Já no elétrico Volvo EX30 foi possível fazer via nuvem melhorias no sistema de climatização. E atender a um pedido frequente dos clientes de ajuste do volume de alerta para abertura de portas.
No caso da GWM, o som da seta indicadora de direção do Haval H6 também foi regulado após reclamações dos consumidores. E até a criação de um terceiro modo de condução do SUV eletrificado, já que se observou que os donos percebiam uma predominância do motor elétrico em ação.
Então, foi feito remotamente um segundo modo de condução híbrido para uso especialmente em estradas – que se juntou ao modo 100% EV e ao modo híbrido, que prioriza o funcionamento do propulsor elétrico.
“Monitoramos tudo que falam nas redes sociais, em comunidades dos nossos aplicativos e em pesquisas, não só reclamações mas também sugestões, além de avaliações internas de todas as áreas da empresa.

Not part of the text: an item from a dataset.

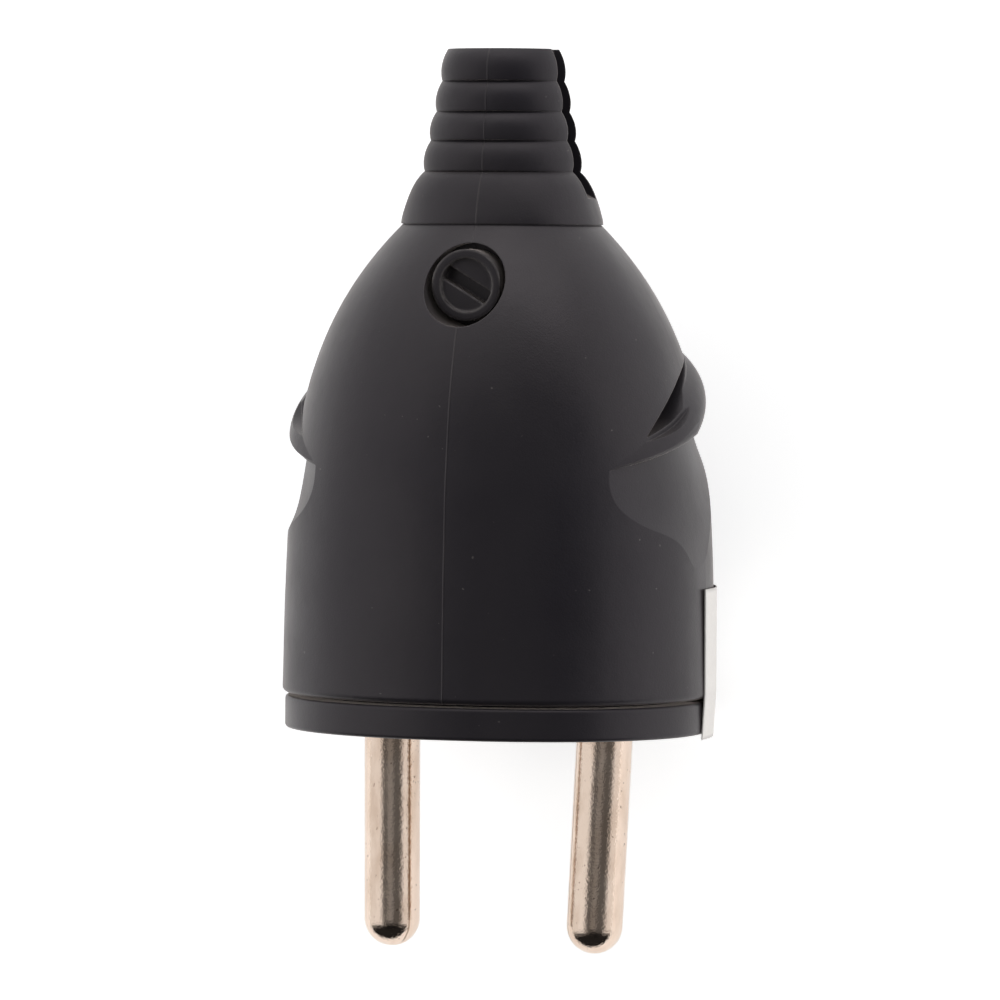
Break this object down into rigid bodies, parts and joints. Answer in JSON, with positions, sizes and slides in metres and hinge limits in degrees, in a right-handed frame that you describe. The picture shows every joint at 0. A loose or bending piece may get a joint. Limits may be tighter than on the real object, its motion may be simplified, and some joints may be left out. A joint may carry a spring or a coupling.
{
  "type": "two-pin mains plug",
  "caption": "Rewireable two-pin mains plug: black moulded cover with finger ears, ribbed cable spout, screw recess and leaning round nickel-plated pins.",
  "frame": {"origin": "centre of the pin plate's outer face, midway between the pins", "axes": "+X from the left pin to the right pin, +Y from the pins to the cable spout, +Z out of the cover screw; the plug lies on its back"},
  "size_m": [0.0371, 0.0768, 0.0314],
  "materials": {
    "cover_plastic": "soft satin, scuffed",
    "carrier_plastic": "satin",
    "pin_plating": "worn nickel plating on brass",
    "screw_steel": "zinc plated",
    "cover_screw_black": "blackened",
    "insert_brass": "turned",
    "label_paper": "blank, matte"
  },
  "bodies": {
    "root": {"cover": "cover_plastic", "pin_carrier": "carrier_plastic", "left_pin": "pin_plating", "right_pin": "pin_plating", "left_terminal_screw": "screw_steel", "right_terminal_screw": "screw_steel", "pin_retainer": "carrier_plastic", "retainer_screw": "screw_steel", "cable_clamp": "carrier_plastic", "left_clamp_screw": "screw_steel", "right_clamp_screw": "screw_steel", "cover_screw": "cover_screw_black", "screw_insert": "insert_brass", "side_label": "label_paper"}
  },
  "joints": []
}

Juntamos tudo, analisamos se é factível tecnicamente alterar, o tempo e custo para, então, sugerir a atualização OTA”, conta Juliana Camargo, da GWM.
Recall remoto?
A tecnologia de atualização na nuvem pode se tornar ainda mais conveniente no futuro. Isso porque os módulos do carro são constantemente monitorados – a tecnologia monitora o funcionamento dos sistemas, e não o uso e os hábitos dos motoristas, dados que servem para a engenharia de montadoras detectar, com antecedência, um eventual problema na linha de produção.
Isso pode minimizar, por exemplo, a necessidade de recalls. Se o problema for detectado e for possível a correção por software, o serviço poderá ser feito remotamente – ainda dependerá de ajustes na legislação, que obriga uma série de informes nas convocações (pelo menos, nesses casos, a responsabilidade será inteiramente das fábricas, já que dispensa o cliente de ter que atender ao chamado).
Além disso, qualquer erro eventual descoberto em um sistema do veículo permitirá à montadora parar a linha de produção e fazer a correção de forma muito mais ágil.
“Existem alguns recalls que são relacionados a software, e essa ferramenta se torna uma aliada poderosa”, diz Luciano, da Ford.